Data:
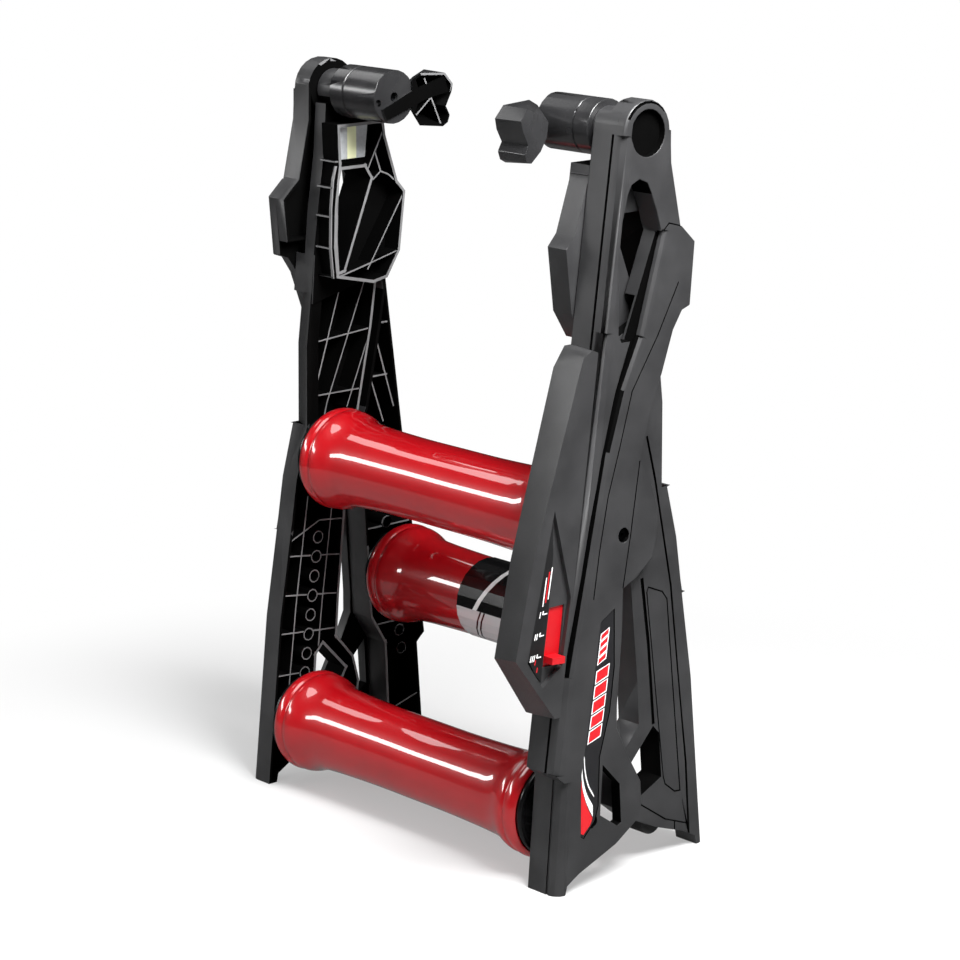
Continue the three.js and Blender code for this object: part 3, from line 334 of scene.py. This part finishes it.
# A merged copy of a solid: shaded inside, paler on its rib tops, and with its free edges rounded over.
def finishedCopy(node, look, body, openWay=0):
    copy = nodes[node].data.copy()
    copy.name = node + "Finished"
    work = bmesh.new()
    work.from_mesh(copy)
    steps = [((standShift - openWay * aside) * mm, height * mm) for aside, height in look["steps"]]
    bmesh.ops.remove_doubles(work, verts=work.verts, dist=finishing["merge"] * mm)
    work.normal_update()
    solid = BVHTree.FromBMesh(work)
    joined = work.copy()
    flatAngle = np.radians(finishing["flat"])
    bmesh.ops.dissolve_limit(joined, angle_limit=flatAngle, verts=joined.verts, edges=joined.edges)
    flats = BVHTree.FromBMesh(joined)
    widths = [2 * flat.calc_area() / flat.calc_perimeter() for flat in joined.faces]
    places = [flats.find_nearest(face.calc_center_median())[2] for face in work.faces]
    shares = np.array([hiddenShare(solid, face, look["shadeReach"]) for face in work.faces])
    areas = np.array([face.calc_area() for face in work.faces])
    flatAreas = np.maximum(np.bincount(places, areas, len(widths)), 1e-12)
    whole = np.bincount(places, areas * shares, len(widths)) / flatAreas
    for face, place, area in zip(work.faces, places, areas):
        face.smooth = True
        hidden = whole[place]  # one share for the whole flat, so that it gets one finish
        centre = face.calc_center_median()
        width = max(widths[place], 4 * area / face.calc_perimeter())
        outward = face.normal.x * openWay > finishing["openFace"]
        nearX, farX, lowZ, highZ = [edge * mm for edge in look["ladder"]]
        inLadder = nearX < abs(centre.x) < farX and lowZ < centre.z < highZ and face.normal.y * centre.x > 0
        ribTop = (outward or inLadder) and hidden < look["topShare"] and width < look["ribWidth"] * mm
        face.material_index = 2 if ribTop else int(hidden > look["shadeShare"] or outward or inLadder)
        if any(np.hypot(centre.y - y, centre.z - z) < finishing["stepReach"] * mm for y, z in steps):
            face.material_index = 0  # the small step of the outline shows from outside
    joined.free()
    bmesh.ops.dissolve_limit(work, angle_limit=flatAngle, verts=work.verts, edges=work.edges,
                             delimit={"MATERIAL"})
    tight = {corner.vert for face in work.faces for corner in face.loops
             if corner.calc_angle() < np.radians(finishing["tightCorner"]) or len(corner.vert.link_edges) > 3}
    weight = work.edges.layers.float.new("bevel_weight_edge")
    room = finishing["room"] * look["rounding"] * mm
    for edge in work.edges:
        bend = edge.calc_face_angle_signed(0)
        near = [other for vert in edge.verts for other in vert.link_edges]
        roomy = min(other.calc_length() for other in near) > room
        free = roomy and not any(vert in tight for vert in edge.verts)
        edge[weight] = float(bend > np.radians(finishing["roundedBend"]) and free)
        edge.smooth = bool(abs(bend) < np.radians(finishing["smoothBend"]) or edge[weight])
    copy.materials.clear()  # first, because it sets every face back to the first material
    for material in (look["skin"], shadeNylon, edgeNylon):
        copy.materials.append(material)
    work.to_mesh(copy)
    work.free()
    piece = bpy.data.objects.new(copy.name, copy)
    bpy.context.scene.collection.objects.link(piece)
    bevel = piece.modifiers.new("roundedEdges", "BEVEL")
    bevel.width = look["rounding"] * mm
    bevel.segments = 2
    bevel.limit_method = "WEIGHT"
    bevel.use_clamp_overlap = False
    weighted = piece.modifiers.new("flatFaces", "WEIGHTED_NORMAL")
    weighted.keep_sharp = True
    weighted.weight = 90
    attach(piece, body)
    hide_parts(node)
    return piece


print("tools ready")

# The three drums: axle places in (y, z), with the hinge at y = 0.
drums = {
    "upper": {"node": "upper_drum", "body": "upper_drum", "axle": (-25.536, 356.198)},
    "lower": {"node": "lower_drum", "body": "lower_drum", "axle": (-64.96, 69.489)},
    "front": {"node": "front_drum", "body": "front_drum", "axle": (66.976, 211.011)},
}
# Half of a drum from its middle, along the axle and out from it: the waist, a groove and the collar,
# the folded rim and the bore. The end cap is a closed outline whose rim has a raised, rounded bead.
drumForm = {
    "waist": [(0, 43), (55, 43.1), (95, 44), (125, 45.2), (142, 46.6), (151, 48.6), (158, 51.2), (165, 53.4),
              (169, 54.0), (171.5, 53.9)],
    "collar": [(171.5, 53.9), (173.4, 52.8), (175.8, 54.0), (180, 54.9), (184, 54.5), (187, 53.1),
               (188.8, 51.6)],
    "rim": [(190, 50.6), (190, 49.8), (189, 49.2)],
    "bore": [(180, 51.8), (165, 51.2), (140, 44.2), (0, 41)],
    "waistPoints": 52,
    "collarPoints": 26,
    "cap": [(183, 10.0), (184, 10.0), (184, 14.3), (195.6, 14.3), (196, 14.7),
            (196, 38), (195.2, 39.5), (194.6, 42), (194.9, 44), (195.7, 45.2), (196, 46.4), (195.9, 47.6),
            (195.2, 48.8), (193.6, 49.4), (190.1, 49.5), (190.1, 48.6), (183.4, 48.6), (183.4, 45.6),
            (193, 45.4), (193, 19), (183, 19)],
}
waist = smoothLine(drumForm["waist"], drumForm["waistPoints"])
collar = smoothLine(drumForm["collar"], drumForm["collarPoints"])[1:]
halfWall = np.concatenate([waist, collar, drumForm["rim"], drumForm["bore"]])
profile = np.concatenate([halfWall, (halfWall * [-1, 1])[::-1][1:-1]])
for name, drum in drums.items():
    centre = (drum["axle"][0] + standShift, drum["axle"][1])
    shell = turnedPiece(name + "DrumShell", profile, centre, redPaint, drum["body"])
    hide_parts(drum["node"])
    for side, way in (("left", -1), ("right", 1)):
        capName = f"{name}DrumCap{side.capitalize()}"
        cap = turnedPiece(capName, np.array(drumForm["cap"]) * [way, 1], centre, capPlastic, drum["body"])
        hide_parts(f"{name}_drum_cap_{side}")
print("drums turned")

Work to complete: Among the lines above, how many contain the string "node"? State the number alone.

Solution for this problem: 8